Rivalry among Existing Competitors

Rivalry among existing competitors is high when competition is fierce in a market and low when competition is more complacent. Although competition is always more intense in some industries than in others, the overall trend is toward increased competition in just about every industry. Organizations typically follow one of Porter’s three generic strategies when entering a new market.

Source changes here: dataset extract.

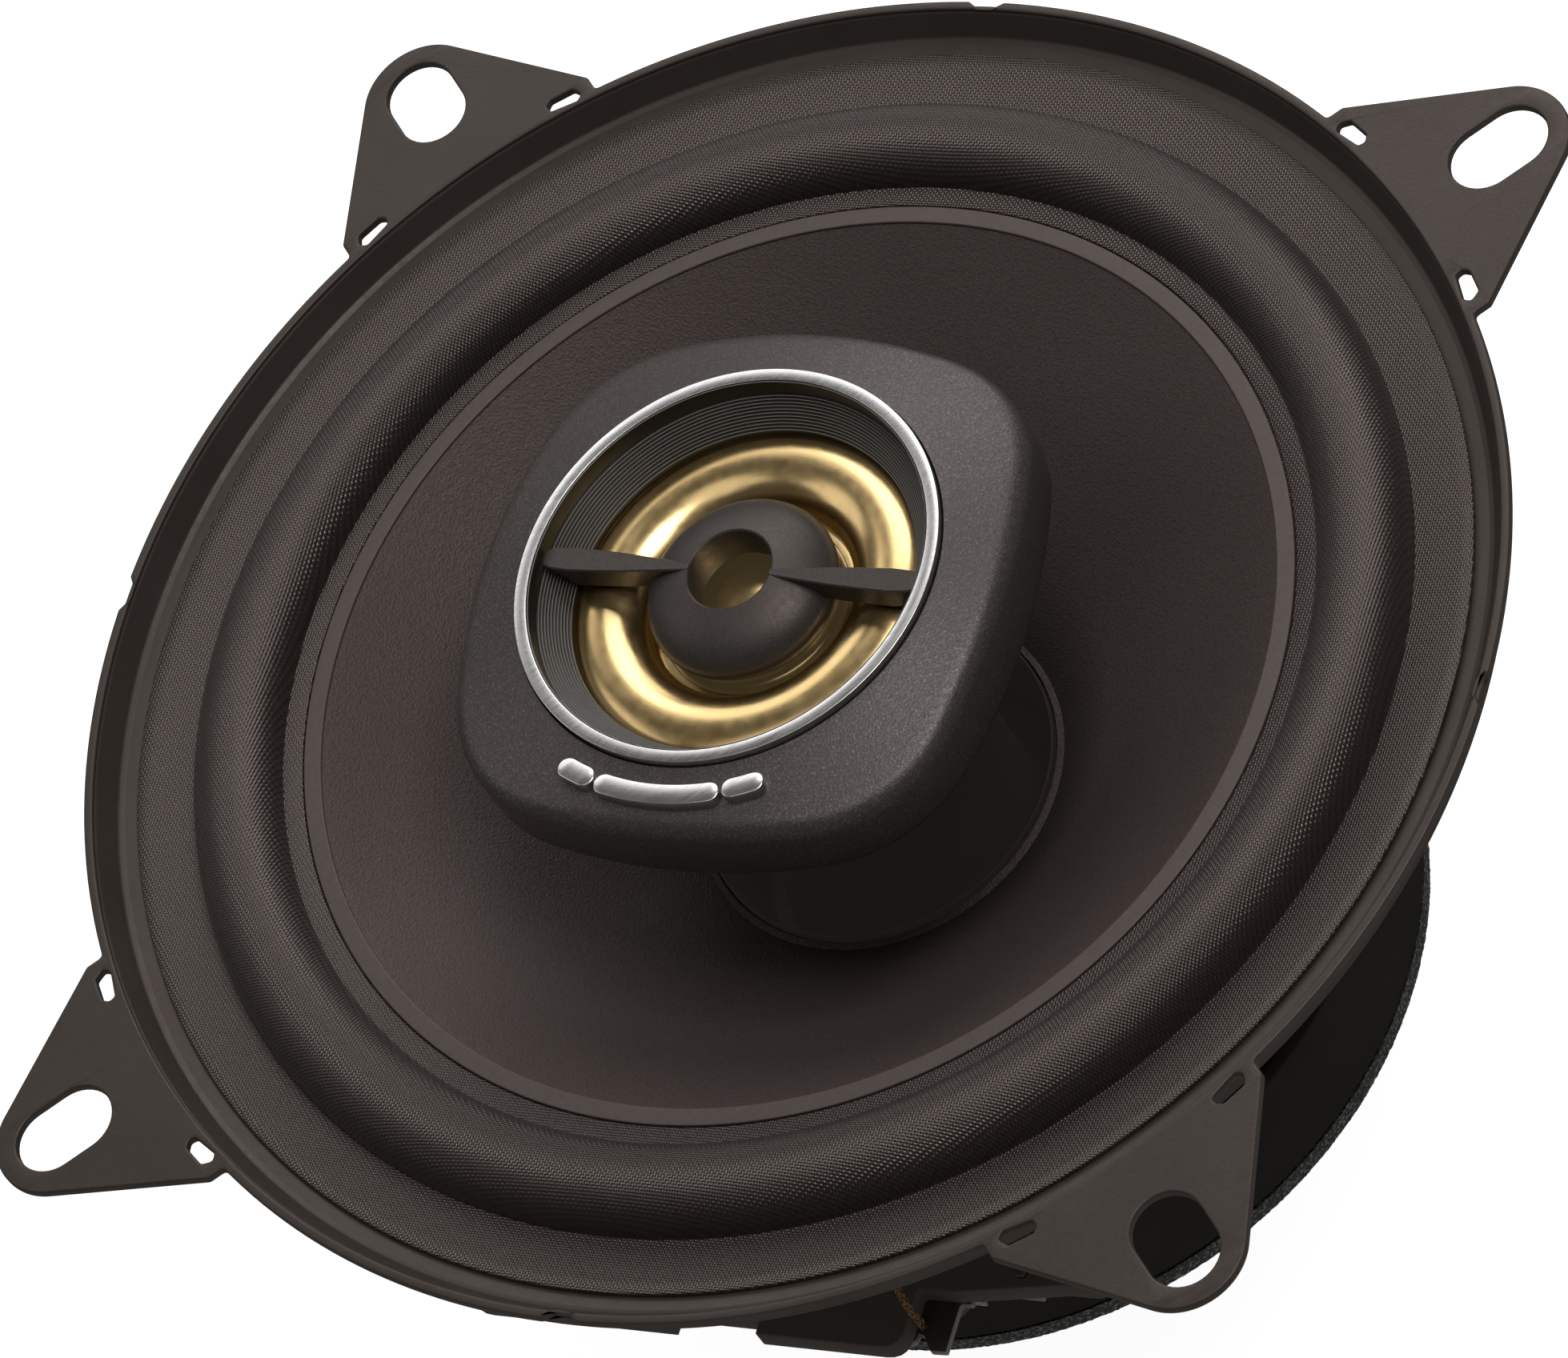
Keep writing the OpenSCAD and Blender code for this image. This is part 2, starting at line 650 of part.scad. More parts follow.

Porter's 3 generic strategies

1. Cost Leadership
  • Becoming  a low-cost producer in the industry allows the company to lower their prices to customers.
  • Competitors with higher costs cannot afford to compete with the low-cost leader on price.
2. Differentiation
  • Create competitive advantage by distinguishing their products on one or more features important to their customers.
  • Unique features or benefits may justify price differences or stimulate demand.
3. Focused Strategy
  • Target  to a niche market.
  • Concentrates on either cost leadership or differentiation. 
 





Relationship Between Business Process and Value Chain

Value Creation

Once an organization chooses its strategy, it can use tools such as the value chain to determine the success or failure of its chosen strategy. Business process is a standardized set of activities that accomplish a specific task, such as processing a customer’s order. Value chain is views an organization as a series of processes, each of which adds value to the product or service for each customer. Combining Porter’s Five Forces and three generic strategies create business strategies for each segment.




Value Chain


Customers determine the extent to which each activity adds value to the product or service. The competitive advantage is to:
  •  Target high value-adding activities to further enhance their value. 
  •  Target low value-adding activities to increase their value.
  • Perform some combination of the two.